BEGIN INFORMATION PROVIDED

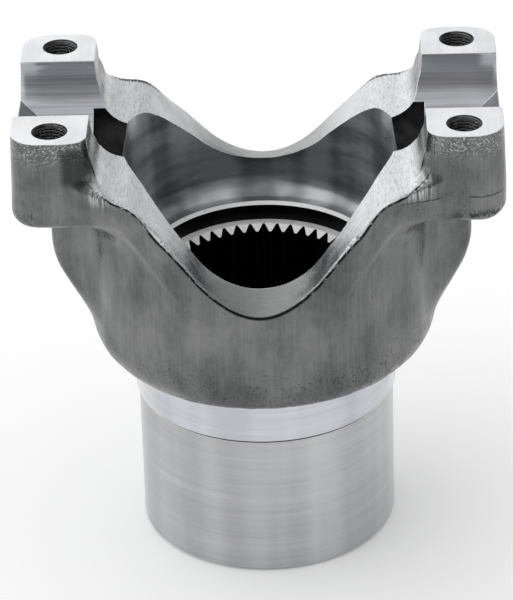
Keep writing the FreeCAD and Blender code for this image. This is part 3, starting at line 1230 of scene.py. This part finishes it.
    def ear_marks(self, g: SkinGraph, colour: Socket) -> Socket:
        """Add the marks on the ears: a painted highlight on the feet, trim line, rusty and rubbed corner
        and scratches.

        Args:
            g: the skin's nodes.
            colour: the colour so far.

        Returns:
            The colour with the marks.
        """
        # painted highlight on the inner feet of the bosses
        colour = g.mark(colour, self.wear_and_highlight, g.between(g.reach, *self.foot_highlight_x),
                        g.between(g.height, *self.foot_highlight_z), g.spread(g.bands, *self.foot_highlight_bands),
                        g.spread(g.streaks, *self.foot_highlight_streaks), 0.5)
        wobble = g.total((g.mottle, 0.0012), (g.height, 1.0))
        colour = g.mark(colour, self.shade_and_marks, g.between(wobble, *self.trim_z),
                        g.spread(g.x, *self.trim_x), g.spread(g.bands, *self.trim_breaks), 0.8)
        corner = g.times(g.spread(g.x, *self.corner_x), g.between(g.height, *self.corner_z))
        colour = g.mark(colour, self.shade_and_marks, corner, g.spread(g.mottle, *self.corner_rust), 0.85)
        colour = g.mark(colour, self.wear_and_highlight, corner, g.spread(g.specks, *self.corner_shine), 0.6)
        scored = g.times(g.spread(g.x, *self.scored_x), g.spread(g.height, *self.scored_z))
        scratches = g.between(g.grain((1.6, 1.6, 4.0), 2.0, 0.4, 1.0), *self.scratches)
        return g.mark(colour, self.shade_and_marks, scored, scratches, 0.7)

    def pits(self, g: SkinGraph) -> Socket:
        """Find the pits low on the bowl.

        Args:
            g: the skin's nodes.

        Returns:
            How deep the skin is pitted.
        """
        low = g.total((g.spread(g.height, *self.pitted_z), 0.16), (g.specks, 1.0),
                      (g.spread(g.x, *self.pitted_x), 0.05))
        return g.times(g.spread(low, *self.pit_size), g.spread(g.mottle, *self.pit_patches))


@dataclass(frozen=True)
class Machined:
    """A machined steel surface with tool marks of its own size and direction, and, where asked, a painted
    highlight on its edges.

    The marks and clouds have a length along X, Y and Z; these, the marks' depth and the
    rounding of the edges are in millimetres, and no rounding leaves the edges sharp.
    """

    name: str
    dark: Colour
    light: Colour
    marks: Colour
    depth: float
    roughness: float
    edge: float = 0.35
    clouds: Colour = (12.0, 12.0, 12.0)
    painted_edge_highlights: bool = True
    metallic: float = 1.0
    softness: float = 0.12
    # the painted highlight along the edges
    wear_and_highlight: Colour = (0.88, 0.89, 0.90)
    rough_change: float = 0.15

    def material(self) -> bpy.types.Material:
        """Build the finish.

        Returns:
            The material.
        """
        g = Graph(self.name, self.metallic)
        marks = g.grain(self.marks, 4.0, 0.6)
        clouds = g.grain(self.clouds, 2.0, 0.5)
        tone = g.total((clouds, 0.6), (marks, 0.4))
        colour = g.mix(g.spread(tone, 0.5 - self.softness, 0.5 + self.softness), self.dark, self.light)
        rounded = g.round_edges(self.edge) if self.edge else None
        # painted highlight along the rounded edges
        if self.painted_edge_highlights:
            colour = g.mix(g.edges(rounded), colour, self.wear_and_highlight)
        smooth, coarse = (self.roughness * (1.0 + sign * self.rough_change) for sign in (-1, 1))
        rough = g.spread(marks, 0.3, 0.7, smooth, coarse)
        return g.finish(colour, rough, g.bump(marks, self.depth, rounded))


FINISHES: dict[Region, ForgedSkin | Machined] = {
    Region.FORGED: ForgedSkin(),
    Region.PAD: Machined("milled_pad", (0.70, 0.72, 0.74), (0.80, 0.81, 0.83), (1.2, 40.0, 40.0),
                         0.001, 0.26),
    Region.SADDLE: Machined("bored_saddle", (0.27, 0.28, 0.30), (0.50, 0.52, 0.54), (60.0, 0.6, 0.6),
                            0.003, 0.24, edge=0.5, clouds=(50.0, 4.0, 4.0), softness=0.22),
    # painted shade down the tapped holes, with painted highlights on the thread crests
    Region.THREAD: Machined("tapped_thread_painted_shade", (0.012, 0.012, 0.012), (0.05, 0.05, 0.052),
                            (1.0, 1.0, 1.0), 0.001, 0.30, edge=0.12),
    Region.CAVITY: Machined("turned_bowl", (0.16, 0.168, 0.175), (0.52, 0.53, 0.54), (30.0, 30.0, 6.0),
                            0.001, 0.24, edge=0.0, clouds=(13.0, 13.0, 150.0), painted_edge_highlights=False,
                            metallic=0.6),
    # painted shade on the nut recess wall
    Region.RECESS: Machined("recess_painted_shade", (0.008, 0.008, 0.009), (0.016, 0.016, 0.017),
                            (30.0, 30.0, 1.0), 0.008, 0.4, painted_edge_highlights=False),
    # painted highlight: the chamfers are painted near white
    Region.CHAMFER: Machined("chamfer_painted_highlight", (0.88, 0.88, 0.88), (0.95, 0.95, 0.96), (4.0, 4.0, 4.0),
                             0.002, 0.3, edge=0.1, metallic=0.2),
    # painted shade down the spline bore
    Region.SPLINE: Machined("broached_bore_painted_shade", (0.006, 0.006, 0.006), (0.012, 0.012, 0.012),
                            (1.0, 1.0, 40.0), 0.005, 0.45, edge=0.1, painted_edge_highlights=False),
    Region.HUB: Machined("ground_hub", (0.38, 0.392, 0.40), (0.56, 0.57, 0.58), (60.0, 60.0, 1.6),
                         0.0005, 0.24, clouds=(13.0, 13.0, 200.0), softness=0.2),
    Region.SEAL: Machined("polished_seal", (0.52, 0.54, 0.57), (0.66, 0.68, 0.71), (60.0, 60.0, 2.0),
                          0.0005, 0.12, edge=0.25, clouds=(16.0, 16.0, 200.0)),
    # painted shade in the relief cuts under the saddles and in the hub's groove
    Region.RELIEF: Machined("relief_painted_shade", (0.010, 0.010, 0.011), (0.03, 0.03, 0.03), (3.0, 3.0, 3.0),
                            0.02, 0.5, edge=0.3, painted_edge_highlights=False),
}


@dataclass
class Yoke:
    """The whole yoke: one forging, machined, with its finishes."""

    pads: float
    name: str = "yoke_forging"
    sharp: float = math.radians(32.0)
    mill_reach: float = 120.0
    mill_height: float = 20.0
    near: float = 0.08
    flat: float = 0.95
    slanted: float = 0.3
    end_on: float = 0.9

    def build(self) -> bpy.types.Object:
        """Forge, machine and dress the yoke.

        Returns:
            The finished piece.
        """
        throat = Throat(self.pads)
        forging = Forging(self.pads, throat)
        work = forging.build()
        work.name = self.name
        machine(work, Hub().build(), "UNION")
        reach = self.mill_reach
        square = np.array([(-reach, -reach), (reach, -reach), (reach, reach), (-reach, reach)])
        machine(work, prism("pad_mill", square, self.pads, self.pads + self.mill_height))
        bore = Bore(self.pads)
        machine(work, bore.turning_tool())
        machine(work, bore.broach())
        saddles, bolts = Saddles(self.pads), StrapBolts(self.pads)
        for tool in saddles.cutters() + bolts.cutters():
            machine(work, tool)
        clean(work)
        self.store_rim(work, throat, forging)
        self.dress(work, bore, saddles, bolts)
        return work

    def store_rim(self, work: bpy.types.Object, throat: Throat, forging: Forging) -> None:
        """Store how far each corner lies from the outer edge of the U, negative on its band.

        Args:
            work: the machined yoke.
            throat: the U's field.
            forging: the bowl's field.
        """
        places = corner_places(work)
        x, y, z = places.T
        rim = throat.distance(places)
        outside = fuse(forging.bowl(x, y, z, rim), forging.ear(x, y, z), forging.sweep)
        across = np.maximum(rim, 0.0) - np.maximum(-outside, 0.0)
        stored = work.data.attributes.new("rim_across", "FLOAT", "POINT")
        stored.data.foreach_set("value", across.astype(np.float32))

    def dress(self, work: bpy.types.Object, bore: Bore, saddles: Saddles, bolts: StrapBolts) -> None:
        """Give every face the finish of the region that it lies in.

        Args:
            work: the machined yoke.
            bore: the sizes of the turned hollow.
            saddles: the sizes of the bearing seats.
            bolts: the sizes of the tapped holes.
        """
        faces = len(work.data.polygons)
        centre, facing = np.empty(faces * 3), np.empty(faces * 3)
        work.data.polygons.foreach_get("center", centre)
        work.data.polygons.foreach_get("normal", facing)
        centre, facing = centre.reshape(-1, 3) / MM, facing.reshape(-1, 3)
        x, y, z = centre.T
        out, up = np.hypot(x, y), facing[:, 2]
        hub, near = Hub(), self.near
        round_seat = np.hypot(y, z - self.pads)
        relief = np.hypot(y, z - self.pads + saddles.relief_depth - saddles.relief_radius)
        hole = np.min([np.hypot(x - px, y - py) for px, py in bolts.places()], axis=0)
        broken_edge = saddles.edge_break * (np.abs(x) > saddles.outer_face - 2.0 * saddles.edge_break)
        in_groove = (z < hub.length + near) & (z > hub.length - hub.groove_width - near)
        region = np.full(faces, Region.FORGED.value)
        tests = (
            # the neck fillet above the seal keeps the darker forged finish as a painted contact shadow
            (Region.SEAL, (out < hub.seal_radius + hub.neck) & (z > hub.length - near)
             & (z < hub.bowl_base - 0.8 * hub.neck)),
            (Region.HUB, (out < hub.radius + near) & (z < hub.length)),
            # the hub's groove gets the black relief finish as painted shade
            (Region.RELIEF, (out < hub.radius - near) & (out > hub.radius - 2.0 * hub.groove_depth)
             & in_groove),
            (Region.CAVITY, (out < bore.cavity_radius + near) & (z > bore.floor - near)),
            (Region.SADDLE, (np.abs(x) > saddles.inner_face - near)
             & (round_seat < saddles.radius + near + broken_edge)
             & (np.abs(facing[:, 0]) < self.end_on)),
            # the relief cuts under the saddles get the black relief finish as painted shade
            (Region.RELIEF, (np.abs(x) < saddles.relief_end + near)
             & (relief < saddles.relief_radius + near)),
            (Region.RECESS, (out < bore.seat_radius + near) & (z < bore.floor)
             & (z > bore.seat - near)),
            (Region.CHAMFER, (out < bore.seat_radius + bore.seat_chamfer + near)
             & (up > self.slanted) & (up < self.flat)
             & (z < bore.floor) & (z > bore.floor - bore.seat_chamfer)),
            (Region.SPLINE, (out < bore.pilot_radius + near) & (z < bore.seat + near)),
            (Region.CHAMFER, (out < bore.seat_radius) & (z < bore.seat + near)
             & (z > bore.seat - bore.lead) & (up > self.slanted)),
            (Region.PAD, (z > self.pads - near) & (up > self.flat)),
            (Region.THREAD, (hole < bolts.mouth_radius + near) & (z < self.pads - near)),
        )
        for kind, inside in tests:
            region[inside] = kind.value
        work.data.materials.clear()
        for kind in Region:
            work.data.materials.append(FINISHES[kind].material())
            log.info("%s: %d faces", kind.name.lower(), int((region == kind.value).sum()))
        work.data.polygons.foreach_set("material_index", region.astype(np.int32))
        work.data.set_sharp_from_angle(angle=self.sharp)


@dataclass
class Studio:
    """A pale floor, soft light and the camera."""

    look: tuple[float, float, float] = (0.0, 0.0, 0.0827)
    distance: float = 1.04458
    azimuth: float = math.radians(1.233)
    elevation: float = math.radians(29.358)
    roll: float = math.radians(1.713)
    lens: float = 212.33
    sensor: float = 36.0
    aim_right: float = -0.00186
    aim_up: float = -0.00992
    clip: Span = (0.01, 100.0)
    floor_size: float = 4000.0
    floor_white: float = 0.97
    floor_roughness: float = 0.9
    floor_glow: float = 0.12
    fades: tuple = (("Y", -0.95, -0.40, 0.42, 1.18), ("X", 0.9, -0.7, 0.52, 1.12))

    def camera(self) -> bpy.types.Object:
        """Stand the camera at its place and make it the scene's.

        Returns:
            The camera.
        """
        turn, rise = self.azimuth, self.elevation
        back = Vector((math.sin(turn) * math.cos(rise), -math.cos(turn) * math.cos(rise), math.sin(rise)))
        right = Vector((math.cos(turn), math.sin(turn), 0.0))
        up = back.cross(right)
        tilted_right = right * math.cos(self.roll) - up * math.sin(self.roll)
        tilted_up = right * math.sin(self.roll) + up * math.cos(self.roll)
        place = Vector(self.look) + back * self.distance
        target = Vector(self.look) + tilted_right * self.aim_right + tilted_up * self.aim_up
        gaze = (place - target).normalized()
        side = tilted_up.cross(gaze).normalized()
        data = bpy.data.cameras.new("camera")
        data.lens = self.lens
        data.sensor_width = self.sensor
        data.clip_start, data.clip_end = self.clip
        made = bpy.data.objects.new("camera", data)
        bpy.context.scene.collection.objects.link(made)
        turned_axes = Matrix((side, gaze.cross(side), gaze)).transposed().to_4x4()
        made.matrix_world = Matrix.Translation(place) @ turned_axes
        bpy.context.scene.camera = made
        return made

    def floor(self) -> bpy.types.Object:
        """Lay the floor under the hub.

        Returns:
            The floor.
        """
        size = self.floor_size
        corners = np.array([(-size, -size, 0.0), (size, -size, 0.0), (size, size, 0.0), (-size, size, 0.0)])
        made = mesh_object("floor", corners, [(0, 1, 2, 3)])
        paint = bpy.data.materials.new("pale_floor")
        paint.use_nodes = True
        sockets = paint.node_tree.nodes["Principled BSDF"].inputs
        sockets["Base Color"].default_value = (*(self.floor_white,) * 3, 1.0)
        sockets["Roughness"].default_value = self.floor_roughness
        sockets["Emission Color"].default_value = PURE_WHITE
        sockets["Emission Strength"].default_value = self.floor_glow
        made.data.materials.append(paint)
        return made

    def light(self) -> None:
        """Light the scene softly: white above, behind and at the sides, dimmer at the front."""
        world = bpy.data.worlds.new("studio")
        world.use_nodes = True
        tree = world.node_tree
        background = tree.nodes["Background"]
        direction = tree.nodes.new("ShaderNodeTexCoord").outputs["Generated"]
        axes = tree.nodes.new("ShaderNodeSeparateXYZ")
        tree.links.new(direction, axes.inputs[0])
        shares = []
        for axis, *limits in self.fades:
            share = tree.nodes.new("ShaderNodeMapRange")
            share.interpolation_type = "SMOOTHSTEP"
            for name, given in zip(("From Min", "From Max", "To Min", "To Max"), limits):
                share.inputs[name].default_value = given
            tree.links.new(axes.outputs[axis], share.inputs["Value"])
            shares.append(share.outputs["Result"])
        both = tree.nodes.new("ShaderNodeMath")
        both.operation = "MULTIPLY"
        tree.links.new(shares[0], both.inputs[0])
        tree.links.new(shares[1], both.inputs[1])
        tree.links.new(both.outputs[0], background.inputs["Strength"])
        background.inputs["Color"].default_value = PURE_WHITE
        bpy.context.scene.world = world
        bpy.context.scene.view_settings.view_transform = "Standard"


def clear_stage() -> None:
    """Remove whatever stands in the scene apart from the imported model."""
    kept = set(frame["nodes"].values()) | set(frame["bodies"].values())
    for item in list(bpy.context.scene.objects):
        if item not in kept:
            bpy.data.objects.remove(item)


def main() -> None:
    """Build the yoke and the studio, and hand the piece to the frame."""
    logging.basicConfig(level=logging.INFO, format="%(name)s: %(message)s")
    clear_stage()
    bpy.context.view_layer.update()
    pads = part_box(NODE)[1].z / MM
    yoke = Yoke(pads).build()
    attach(yoke, BODY)
    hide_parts(NODE)
    log.info("%s: %d faces", yoke.name, len(yoke.data.polygons))
    studio = Studio()
    studio.floor()
    studio.light()
    studio.camera()


if __name__ == "__main__":
    main()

END INFORMATION PROVIDED

> **THE EXERCISE**
Using the data above, restate word for word the lines from its opening line through the line that contains "on the bowl.", and no more.

> **RESULT OF THIS EXERCISE**
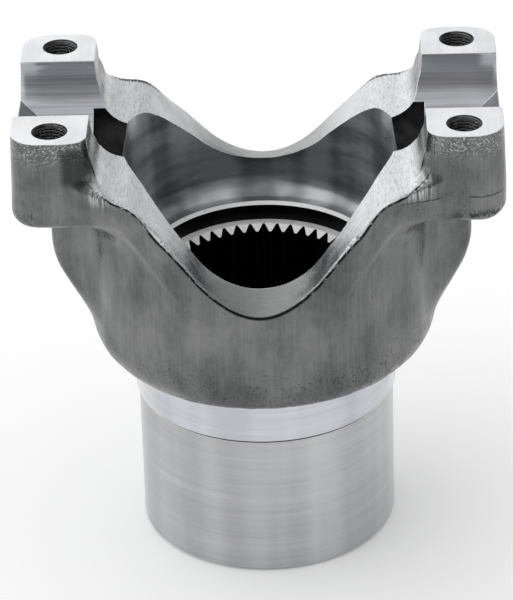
Keep writing the FreeCAD and Blender code for this image. This is part 3, starting at line 1230 of scene.py. This part finishes it.
    def ear_marks(self, g: SkinGraph, colour: Socket) -> Socket:
        """Add the marks on the ears: a painted highlight on the feet, trim line, rusty and rubbed corner
        and scratches.

        Args:
            g: the skin's nodes.
            colour: the colour so far.

        Returns:
            The colour with the marks.
        """
        # painted highlight on the inner feet of the bosses
        colour = g.mark(colour, self.wear_and_highlight, g.between(g.reach, *self.foot_highlight_x),
                        g.between(g.height, *self.foot_highlight_z), g.spread(g.bands, *self.foot_highlight_bands),
                        g.spread(g.streaks, *self.foot_highlight_streaks), 0.5)
        wobble = g.total((g.mottle, 0.0012), (g.height, 1.0))
        colour = g.mark(colour, self.shade_and_marks, g.between(wobble, *self.trim_z),
                        g.spread(g.x, *self.trim_x), g.spread(g.bands, *self.trim_breaks), 0.8)
        corner = g.times(g.spread(g.x, *self.corner_x), g.between(g.height, *self.corner_z))
        colour = g.mark(colour, self.shade_and_marks, corner, g.spread(g.mottle, *self.corner_rust), 0.85)
        colour = g.mark(colour, self.wear_and_highlight, corner, g.spread(g.specks, *self.corner_shine), 0.6)
        scored = g.times(g.spread(g.x, *self.scored_x), g.spread(g.height, *self.scored_z))
        scratches = g.between(g.grain((1.6, 1.6, 4.0), 2.0, 0.4, 1.0), *self.scratches)
        return g.mark(colour, self.shade_and_marks, scored, scratches, 0.7)

    def pits(self, g: SkinGraph) -> Socket:
        """Find the pits low on the bowl.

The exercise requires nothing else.